Compact bilinear pooling and multi-loss network for social media multimodal classification

Ziwen Chen

Published: 11 Aug 2024, Last Modified: 04 Nov 2024OpenReview Archive Direct UploadEveryoneCC BY 4.0

Abstract: Social media platforms have seen an influx of multimodal data, leading to heightened attention on image-text multimodal classification. Existing methods for multimodal classification primarily focus on multimodal fusion from different modalities. However, owing to the heterogeneity and high-dimensionality of multimodal data, the fusion process frequently introduces redundant information and noise limiting the accuracy and generalization. To resolve the limitation, we propose a Compact Bilinear pooling and Multi-Loss network (CBMLNet). Compact bilinear pooling is used for feature fusion to learn low-dimensional and expressive multimodal representations efficiently. Furthermore, a multi-loss function is proposed to import the specific information carried by each single modality. Therefore, CBMLNet simultaneously considers the correlation between multimodality and the specificity of single modality for image-text classification.
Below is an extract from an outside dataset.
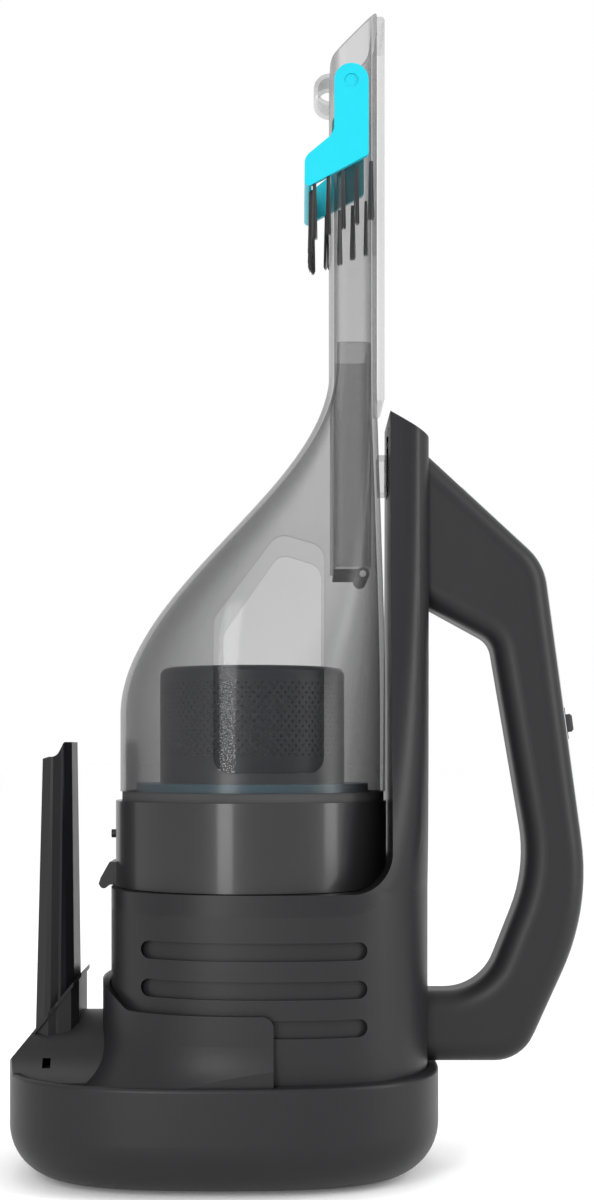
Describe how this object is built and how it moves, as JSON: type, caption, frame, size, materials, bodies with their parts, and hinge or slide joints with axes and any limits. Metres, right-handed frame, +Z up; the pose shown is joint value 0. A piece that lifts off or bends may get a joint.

We evaluate the proposed CBMLNet on two publicly available datasets, Twitter-15 and Twitter-17, and on a private dataset, AIFUN. CBMLNet is compared with the advanced methods such as multimodal BERT with Max Pooling, Multi-Interactive Memory Network, Multi-level Multi-modal Cross-attention Network, Image-Text Correlation model (ITC), Target-oriented multimodal BERT and multimodal hierarchical attention model (MHA). Experimental results demonstrate that CBMLNet averagely improves F1_score by 0.28% and 0.44% compared with the best fine-grained baseline, MHA and the best coarse-grained baseline, ITC. It illustrates that CBMLNet is practical for real-world fuzzy applications as a coarse-grained model.